1. How to modify and re-run workflow?

After you get the success message after a package is installed, you can locate the installed workflow in the Console UI and navigate to the Data Workbench > Workflows tabs on the left. The name of the project should be the same as the name that you gave it in the Project Name tab during package installation. Use this documentation as a guide on how you can modify the global.yml file to customize future outputs to additional metrics you might want to analyze and forecast using this solution as well as test out different seasonality, trend and forecast period parameters.

2. How to schedule workflow if it was not scheduled during package install?

Find the installed workflow project using the guide from the paragraph above and identify the ml_ts_forecasting_launch.dig file, which is the main project file that runs the entire end-to-end solution.
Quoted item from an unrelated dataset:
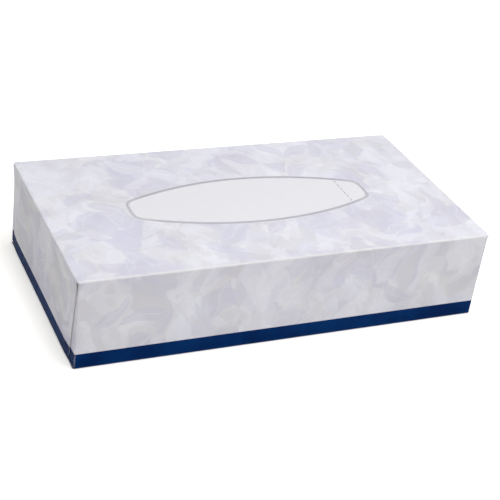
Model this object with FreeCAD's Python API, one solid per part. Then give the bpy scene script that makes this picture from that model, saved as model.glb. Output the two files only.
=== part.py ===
"""Flat facial tissue box, sealed and unopened, as one solid in millimetres.

The carton is one folded and glued blank of printed board. It can't be seen into, so the pack is solid inside,
and its outside has the folds, glued end flaps, raw board edges and tear-out perforation of the real carton.

Frame: origin at the centre of the underside, +X along the box, -Y out of the long front panel, +Z up.
"""
import FreeCAD
import Part
import math
import os

Vector = FreeCAD.Vector

# Carton over all: the two outer end flaps bound its length.
LENGTH = 228.0
WIDTH = 122.0
HEIGHT = 50.0

# Board and folds: a fold's outer radius is its inner radius and the board.
BOARD = 0.45
FOLD_INNER_RADIUS = 0.45

# Glue lap: the underside panel stops this far short of the curve of the fold above it, behind.
LAP_CLEARANCE = 0.3

# Outer end flap, folded down from the top panel over the other flaps.
OUTER_FLAP_CLEARANCE = 0.5
OUTER_FLAP_FOOT = 1.4
OUTER_FLAP_CORNER = 3.0
FOLD_NOTCH_RADIUS = 0.5

# Inner end flap, folded up from the underside panel below the outer flap.
INNER_FLAP_CLEARANCE = 7.0
INNER_FLAP_HEAD = 2.6
INNER_FLAP_CORNER = 4.0

# Both end flaps narrow from their fold to their free edge, by this angle at each side.
FLAP_TAPER = 7.5

# Tear-out oval in the top panel: two long arcs cut short by blunt ends, which lie on one circle.
OVAL_LENGTH = 136.0
OVAL_WIDTH = 46.0
OVAL_ARC_RADIUS = 163.0
OVAL_CORNER = 6.0

# The oval's outline is perforated: cuts with uncut ties between them.
CUT_WIDTH = 0.18
CUT_LENGTH = 4.4
TIE_LENGTH = 0.75

# Finger tab: a cut crease across the oval, this far from its right end.
TAB_LENGTH = 12.4
TAB_CUT_LENGTH = 2.4
TAB_TIE_LENGTH = 1.6
TAB_END_TIE = 0.8

# The fewest ties that hold the oval in.
FEWEST_TIES = 8

# Sizes that follow from those above.
FOLD_RADIUS = FOLD_INNER_RADIUS + BOARD
OUTER_FLAP_FACE = LENGTH / 2
INNER_FLAP_FACE = OUTER_FLAP_FACE - BOARD
DUST_FLAP_FACE = INNER_FLAP_FACE - BOARD
SEAM_INSET = FOLD_RADIUS + LAP_CLEARANCE
OUTER_FLAP_SIDE = WIDTH / 2 - FOLD_RADIUS - OUTER_FLAP_CLEARANCE
INNER_FLAP_SIDE = WIDTH / 2 - FOLD_RADIUS - INNER_FLAP_CLEARANCE
FOLD_ROOT = 3 * BOARD + 2 * FOLD_RADIUS
OVAL_ARC_CENTRE = OVAL_ARC_RADIUS - OVAL_WIDTH / 2

# How far an edge's middle may be from the place where it is looked for.
SLACK = BOARD / 4


def folded_block(y_back, z_bottom, z_top):
    """A block between the two planes of the dust flaps, from the front panel back to y_back.

    Its edges are rounded as the score lines between the panels are.
    """
    size = (2 * DUST_FLAP_FACE, y_back + WIDTH / 2, z_top - z_bottom)
    corner = Vector(-DUST_FLAP_FACE, -WIDTH / 2, z_bottom)
    block = Part.makeBox(*size, corner)
    return block.makeFillet(FOLD_RADIUS, block.Edges)


def sleeve():
    """The four long panels and the dust flaps behind the end flaps.

    The front and underside panels share one fold. The back panel folds into the glue lap, which lies on the
    underside panel, so that panel's raw edge shows as a step along the back.
    """
    upper = folded_block(WIDTH / 2, BOARD, HEIGHT)
    lower = folded_block(WIDTH / 2 - SEAM_INSET, 0.0, HEIGHT / 2)
    seam_corner = Vector(-DUST_FLAP_FACE + FOLD_RADIUS, WIDTH / 2 - SEAM_INSET - 2 * FOLD_RADIUS, 0)
    seam_size = (2 * (DUST_FLAP_FACE - FOLD_RADIUS), 2 * FOLD_RADIUS, 2 * FOLD_RADIUS)
    raw_edge = Part.makeBox(*seam_size, seam_corner)
    return upper.fuse([lower, raw_edge])


def edges_along(shape, length, x_min, z_min, z_max):
    """The shape's edges of that length whose middle is beyond x_min and between z_min and z_max."""
    found = []
    for edge in shape.Edges:
        middle = edge.CenterOfMass
        if abs(edge.Length - length) < 1e-6 and middle.x > x_min and z_min < middle.z < z_max:
            found.append(edge)
    return found


def flap_blank(face_x, side, reach, corner_radius):
    """A block with the flap's outline seen along X: straight at the fold, then narrowing to the free edge."""
    tip_side = side - (reach - FOLD_RADIUS) * math.tan(math.radians(FLAP_TAPER))
    outline = [(side, 0), (side, FOLD_RADIUS), (tip_side, reach)]
    outline += [(-y, z) for y, z in reversed(outline)]
    points = [Vector(face_x - FOLD_ROOT, y, z) for y, z in outline]
    block = Part.Face(Part.makePolygon(points + points[:1])).extrude(Vector(FOLD_ROOT, 0, 0))
    free_corners = edges_along(block, FOLD_ROOT, 0, reach - SLACK, reach + SLACK)
    return block.makeFillet(corner_radius, free_corners)


def bent_board(face_x, side, reach):
    """Board folded at a bottom edge on z = 0: a strip of panel, and a flap standing up to z = reach.

    face_x is the flap's outer face and side is half its width.
    """
    root_x = face_x - FOLD_ROOT
    back_x = face_x - BOARD
    outline = [(root_x, 0), (face_x, 0), (face_x, reach), (back_x, reach), (back_x, BOARD), (root_x, BOARD)]
    points = [Vector(x, -side, z) for x, z in outline]
    board = Part.Face(Part.makePolygon(points + points[:1])).extrude(Vector(0, 2 * side, 0))
    fold = edges_along(board, 2 * side, face_x - SLACK, -SLACK, SLACK)
    board = board.makeFillet(FOLD_RADIUS, fold)
    hollow = edges_along(board, 2 * side, back_x - SLACK, BOARD - SLACK, BOARD + SLACK)
    return board.makeFillet(FOLD_INNER_RADIUS, hollow)


def end_flap(face_x, side, reach, corner_radius):
    """A flap at the right end that stands up from a fold at the foot, cut to its outline."""
    return bent_board(face_x, side, reach).common(flap_blank(face_x, side, reach, corner_radius))


def inner_end_flap():
    """The flap at the right end that comes up from the underside panel."""
    return end_flap(INNER_FLAP_FACE, INNER_FLAP_SIDE, HEIGHT - INNER_FLAP_HEAD, INNER_FLAP_CORNER)


def outer_end_flap():
    """The flap at the right end that comes down from the top panel, with a notch at each end of its fold."""
    flap = end_flap(OUTER_FLAP_FACE, OUTER_FLAP_SIDE, HEIGHT - OUTER_FLAP_FOOT, OUTER_FLAP_CORNER)
    flap.rotate(Vector(0, 0, HEIGHT / 2), Vector(1, 0, 0), 180)
    out_of_fold = Vector(1, 0, 1).normalize()
    notches = []
    for side in (-OUTER_FLAP_SIDE, OUTER_FLAP_SIDE):
        start = Vector(OUTER_FLAP_FACE, side, HEIGHT) - out_of_fold * 2 * FOLD_RADIUS
        notches.append(Part.makeCylinder(FOLD_NOTCH_RADIUS, 3 * FOLD_RADIUS, start, out_of_fold))
    return flap.cut(notches)


def end_closures():
    """Both flaps at both ends. The flaps are glued down, so nothing there moves."""
    right = [inner_end_flap(), outer_end_flap()]
    left = [flap.mirror(Vector(0, 0, 0), Vector(1, 0, 0)) for flap in right]
    return right + left


def disc(y, radius):
    """A disc of board thickness in the top panel, centred on the oval's length and at y across it."""
    return Part.makeCylinder(radius, BOARD, Vector(0, y, HEIGHT - BOARD))


def oval_plug(grow):
    """The block of board within the oval, grown outwards by grow."""
    arcs = [disc(y, OVAL_ARC_RADIUS + grow) for y in (-OVAL_ARC_CENTRE, OVAL_ARC_CENTRE)]
    plug = arcs[0].common(arcs[1]).common(disc(0, OVAL_LENGTH / 2 + grow))
    upright = [edge for edge in plug.Edges if abs(edge.Length - BOARD) < 1e-6]
    corners = [edge for edge in upright if abs(edge.CenterOfMass.y) > SLACK]
    return plug.makeFillet(OVAL_CORNER + grow, corners)


def tie_block(point, along, length):
    """A block as long as a tie and wider than the cut that it interrupts, centred on point."""
    span = 3 * CUT_WIDTH
    block = Part.makeBox(length, span, 2 * BOARD, Vector(-length / 2, -span / 2, -BOARD))
    turn = FreeCAD.Rotation(Vector(1, 0, 0), along)
    block.Placement = FreeCAD.Placement(point, turn)
    return block


def oval_cuts():
    """The cuts round the tear-out oval, through the board, at an even pitch along its outline."""
    ring = oval_plug(CUT_WIDTH / 2).cut(oval_plug(-CUT_WIDTH / 2))
    outline = max(oval_plug(0).Faces, key=lambda face: face.CenterOfMass.z).OuterWire
    count = max(FEWEST_TIES, round(outline.Length / (CUT_LENGTH + TIE_LENGTH)))
    stations = outline.discretize(Number=2 * count + 1)
    ties = []
    for i in range(count):
        start, stop = stations[2 * i], stations[2 * i + 1]
        middle = (start + stop) / 2 - Vector(0, 0, BOARD / 2)
        ties.append(tie_block(middle, stop - start, TIE_LENGTH))
    return ring.cut(ties)


def tab_cuts():
    """The broken crease that the finger tab bends on, straight across the oval."""
    x = OVAL_LENGTH / 2 - TAB_LENGTH
    half_chord = math.sqrt(OVAL_ARC_RADIUS ** 2 - x ** 2) - OVAL_ARC_CENTRE
    room = 2 * (half_chord - TAB_END_TIE)
    pitch = TAB_CUT_LENGTH + TAB_TIE_LENGTH
    count = max(1, int((room + TAB_TIE_LENGTH) / pitch))
    first = -(count * pitch - TAB_TIE_LENGTH) / 2
    cuts = []
    for i in range(count):
        corner = Vector(x - CUT_WIDTH / 2, first + i * pitch, HEIGHT - BOARD)
        cuts.append(Part.makeBox(CUT_WIDTH, TAB_CUT_LENGTH, BOARD, corner))
    return cuts


def tissue_box():
    """The whole sealed pack."""
    body = sleeve().fuse(end_closures()).removeSplitter()
    return body.cut([oval_cuts()] + tab_cuts())


def main():
    os.makedirs("parts", exist_ok=True)
    box = tissue_box()
    solids = box.Solids
    print("solids", len(solids), "valid", box.isValid(), "volume", round(box.Volume, 1))
    print("corners", box.BoundBox)
    solids[0].exportStep("parts/tissue_box.step")


main()
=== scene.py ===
import math

import bpy
import numpy as np
from mathutils import Matrix, Vector
from mathutils.kdtree import KDTree
from mathutils.geometry import delaunay_2d_cdt


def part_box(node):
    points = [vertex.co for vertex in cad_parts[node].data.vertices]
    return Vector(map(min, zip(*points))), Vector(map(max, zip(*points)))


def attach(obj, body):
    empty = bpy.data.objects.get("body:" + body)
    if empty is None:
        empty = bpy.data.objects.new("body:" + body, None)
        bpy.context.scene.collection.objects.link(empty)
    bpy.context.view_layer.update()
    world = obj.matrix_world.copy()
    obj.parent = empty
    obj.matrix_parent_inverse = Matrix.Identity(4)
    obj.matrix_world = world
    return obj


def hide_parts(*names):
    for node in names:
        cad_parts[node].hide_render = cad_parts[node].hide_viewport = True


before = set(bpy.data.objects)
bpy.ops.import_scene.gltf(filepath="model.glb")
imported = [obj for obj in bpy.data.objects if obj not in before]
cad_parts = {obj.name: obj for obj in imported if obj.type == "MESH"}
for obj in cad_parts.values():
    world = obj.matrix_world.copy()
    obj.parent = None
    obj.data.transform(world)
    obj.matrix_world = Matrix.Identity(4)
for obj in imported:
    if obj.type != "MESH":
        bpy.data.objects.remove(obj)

MM = 0.001
QUARTER = math.pi / 2

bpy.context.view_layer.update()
box_low, box_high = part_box("tissue_box")
LENGTH, WIDTH, HEIGHT = [side / MM for side in box_high - box_low]

# Board, folds and the air between glued layers.
BOARD = 0.45
FOLD_RADIUS = 0.9
LAYER_GAP = 0.04
LAP_CLEARANCE = 0.3
GLUE_LAP = 14.0

# End flaps.
OUTER_FLAP_CLEARANCE = 0.5
OUTER_FLAP_FOOT = 1.4
OUTER_FLAP_CORNER = 3.0
INNER_FLAP_CLEARANCE = 12.0
INNER_FLAP_HEAD = 2.6
INNER_FLAP_CORNER = 4.0
DUST_FLAP_CLEARANCE = 0.3
DUST_FLAP_REACH = 38.0
DUST_FLAP_CORNER = 9.0
FLAP_TAPER = math.radians(7.5)
FOLD_NOTCH_RADIUS = 0.5

# The outer flap is pressed down onto the dust flaps where the inner flap stops short under it: how far it
# goes down, and how long its slope is.
PRESS_DEPTH = 0.42
PRESS_RUN = 6.0

# Tear-out oval: two long arcs cut short by blunt ends, which lie on one circle. The last value is how far
# its corners are eased. Then its perforation and the finger tab.
OVAL_LENGTH = 136.0
OVAL_WIDTH = 46.0
OVAL_ARC_RADIUS = 163.0
OVAL_EASE = 5.3
CUT_WIDTH = 0.18
CUT_LENGTH = 4.4
TIE_LENGTH = 0.75
TAB_LENGTH = 12.4
TAB_CUT_LENGTH = 2.4
TAB_CUT_WIDTH = 0.34
TAB_TIE_LENGTH = 1.6
TAB_END_TIE = 0.8
OVAL_SINK = 0.12
OVAL_SINK_RAMP = 0.8

# Print.
BAND_HEIGHT = 8.8
BAND_UNDER = 3.0
OVAL_LINE_WIDTH = 2.0

# The pale print is mixed a little towards the band's blue between these heights, most at the lower one, so
# that it is darker towards the foot.
BLUE_FROM = 36.0
BLUE_TO = 12.0
BLUE_SHARE = 0.045

# Pale print: how far its outlines drift, and the pitch and size of its blossoms and leaves. A leaf's length
# and width are half of the whole. Then how strongly each layer is printed.
DRIFT = 18.0
BLOSSOM_PITCH = 42.0
BLOSSOM_RADIUS = 17.0
PETALS = 5.0
LEAF_PITCH = 22.0
LEAF_LENGTH = 12.0
LEAF_WIDTH = 4.5
BROAD_INK = 0.62
PALE_INK = 0.50
FINE_INK = 0.35
MOTIF_INK = 0.50
RIB_INK = 0.35
GRAIN_INK = 0.20

# Gloss of the coated print.
PRINT_GLOSS = 0.015

# Mesh spacing.
GRID = 3.0
FOLD_STEPS = 6
CORNER_FOLD_STEPS = 5
SUPPORT = 0.35
CLEAR_OF_EDGES = 0.12
CLEAR_OF_CUTS = 0.9
NOTCH_STEPS = 8
CORNER_STEPS = 6
CUT_STEPS = 5
OVAL_STEPS = 2000
HALVINGS = 40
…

Select Launch Project Editor on the top right in the console and then select Edit File on the bottom right. At the very top of the file, you might see a section as follows:

Copy

Copied

###################### SCHEDULE PARAMS ##################################  
##schedule:
##  daily>: 07:00:00

If you uncomment the two lines above, the above example will automatically run the workflow every day at 7:00 am UTC time. For more scheduling options, refer to the DigDag documentation.
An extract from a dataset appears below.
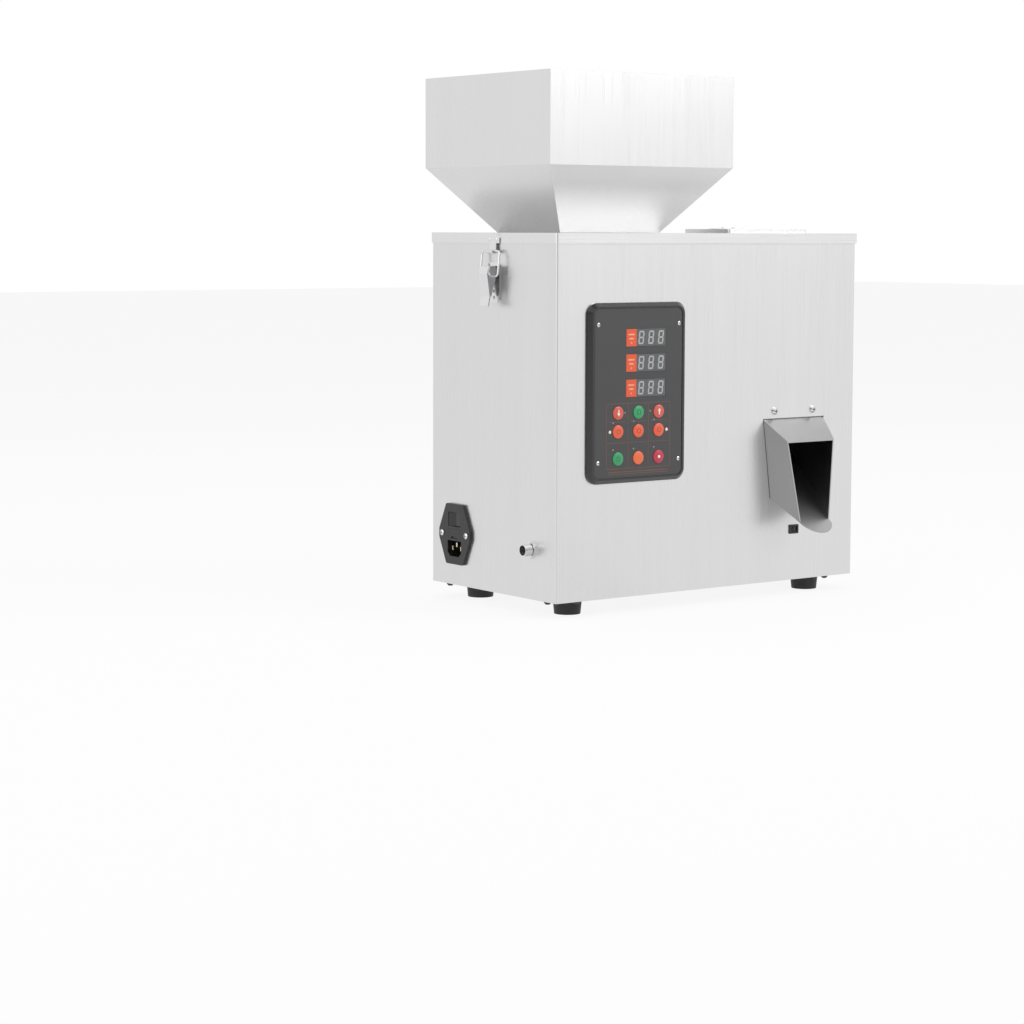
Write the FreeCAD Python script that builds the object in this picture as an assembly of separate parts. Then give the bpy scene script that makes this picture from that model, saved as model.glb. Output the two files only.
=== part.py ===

3. Will I lose my project outputs if I delete or uninstall package?

No. Output tables, workflow or dashboards created by the package will NOT be deleted if the package is uninstalled.

4. What should I do if I need technical support on setting up the package?

Please contact your TD representative, and they will be able to dedicate an Engineering resource that can help guide you through the installation process and help you with any troubleshooting or code customization, if needed.